--- START OF Data block ---
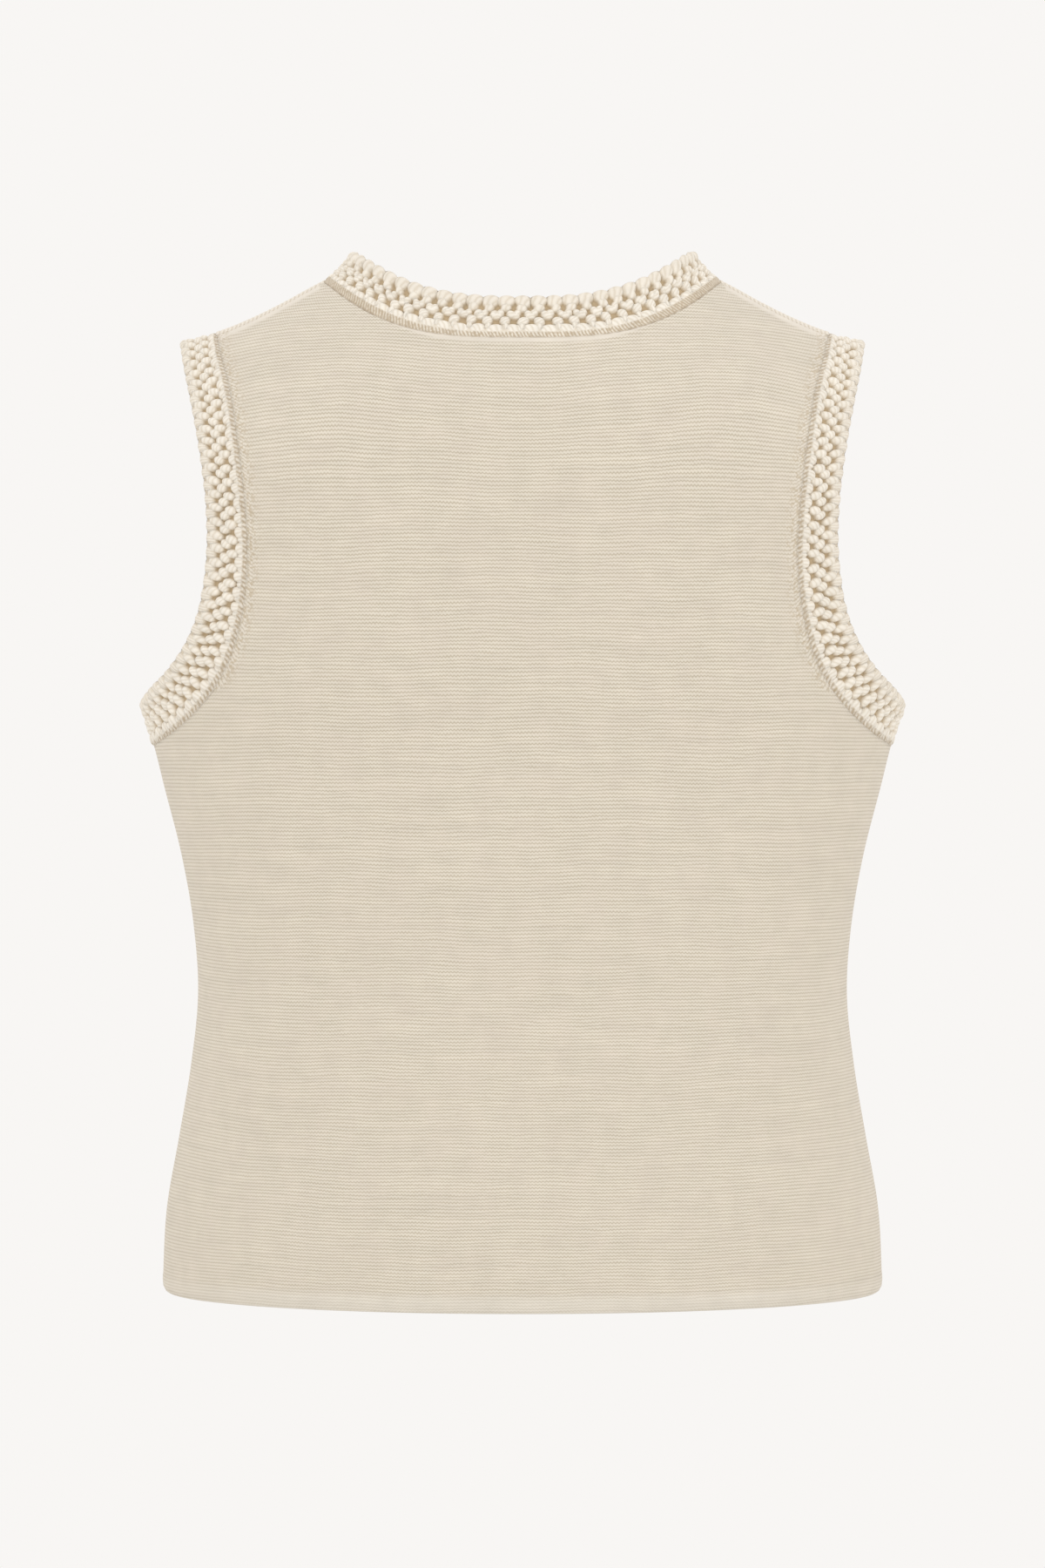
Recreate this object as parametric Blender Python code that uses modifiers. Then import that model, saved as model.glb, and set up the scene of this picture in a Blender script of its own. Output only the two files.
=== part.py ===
# Sleeveless knitted vest with crocheted bands, filled out as when worn and empty inside.
# +Z is up, -Y is the wearer's back, and the origin is midway between the shoulders.
# Lengths in the tables and in the named sizes are millimetres; the meshes are in metres.
import math

import bmesh
import bpy
import numpy as np

MM = 0.001
HEM_HEIGHT = -497.0
HEM_TURN = 9.0
HEM_RAISE = 0.5
HEM_STEP = 1.0
ARMHOLE_TURN = -203.0
KNIT_WALL = 1.5

# Cross-sections of the filled garment, from hem to neck.
FIGURE_COLUMNS = ("height", "half_width", "back_depth", "front_depth", "squareness")
FIGURE = np.array([
    (-497.0, 177.6, 110.0, 110.0, 2.0),
    (-455.0, 175.3, 107.5, 108.0, 2.0),
    (-420.0, 169.2, 104.0, 104.0, 2.05),
    (-385.0, 163.4, 101.0, 100.0, 2.1),
    (-350.0, 160.0, 98.5, 98.0, 2.1),
    (-317.0, 162.1, 97.0, 99.0, 2.15),
    (-282.0, 168.1, 96.0, 103.0, 2.2),
    (-247.0, 177.0, 96.0, 109.0, 2.2),
    (-229.0, 181.5, 96.5, 111.0, 2.2),
    (-207.0, 188.3, 98.0, 111.0, 2.25),
    (-180.0, 189.5, 99.5, 109.0, 2.3),
    (-140.0, 187.0, 100.0, 104.0, 2.4),
    (-100.0, 184.0, 100.0, 98.0, 2.55),
    (-60.0, 179.0, 96.0, 90.0, 2.7),
    (-30.0, 173.0, 90.0, 82.0, 2.8),
    (0.0, 168.0, 84.0, 76.0, 2.8),
    (30.0, 165.0, 78.0, 70.0, 2.8),
])

# The fold along the top of each shoulder, from the neck outwards.
RIDGE_COLUMNS = ("half_width", "height")
RIDGE = np.array([
    (98.0, -0.1),
    (105.0, -3.8),
    (117.0, -10.4),
    (134.6, -19.0),
    (150.5, -25.2),
    (159.0, -27.4),
    (169.0, -29.5),
    (190.0, -35.0),
])
NECK_RISE = 28.0
SHOULDER_DEPTH = 95.0
SHOULDER_POWER = 2.0

# One side of an armhole, from the top of the shoulder to below the arm.
ARMHOLE_COLUMNS = ("seam_half_width", "seam_height", "edge_half_width", "edge_height")
ARMHOLE = np.array([
    (150.5, -25.2, 169.0, -29.5),
    (147.4, -37.0, 166.3, -42.0),
    (141.6, -56.0, 161.7, -60.5),
    (136.8, -82.0, 156.6, -84.0),
    (132.8, -113.0, 152.6, -112.0),
    (131.6, -142.0, 152.2, -137.0),
    (134.4, -167.0, 155.4, -160.0),
    (142.6, -192.5, 162.6, -178.5),
    (157.0, -211.8, 173.0, -192.5),
    (171.5, -223.5, 182.6, -201.2),
    (181.5, -229.0, 188.3, -207.0),
])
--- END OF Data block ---
■ Exercise
Give back exactly the material above from its opening line to the line bearing "KNIT_WALL = 1.5".

■ Solution
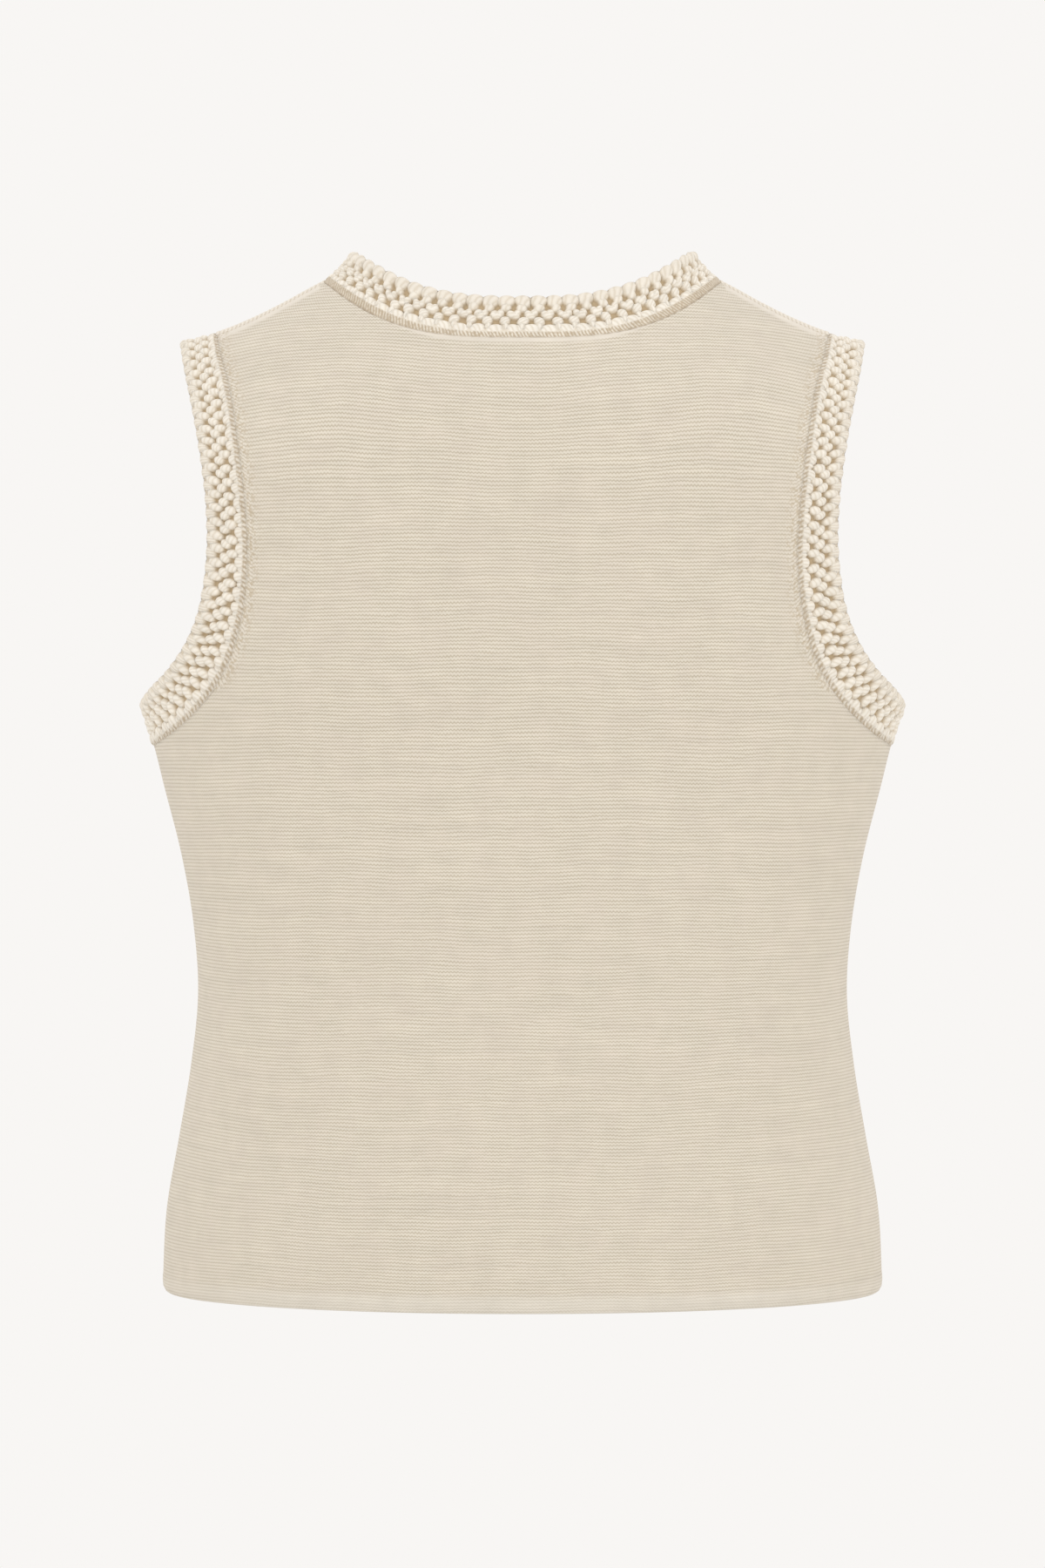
Recreate this object as parametric Blender Python code that uses modifiers. Then import that model, saved as model.glb, and set up the scene of this picture in a Blender script of its own. Output only the two files.
=== part.py ===
# Sleeveless knitted vest with crocheted bands, filled out as when worn and empty inside.
# +Z is up, -Y is the wearer's back, and the origin is midway between the shoulders.
# Lengths in the tables and in the named sizes are millimetres; the meshes are in metres.
import math

import bmesh
import bpy
import numpy as np

MM = 0.001
HEM_HEIGHT = -497.0
HEM_TURN = 9.0
HEM_RAISE = 0.5
HEM_STEP = 1.0
ARMHOLE_TURN = -203.0
KNIT_WALL = 1.5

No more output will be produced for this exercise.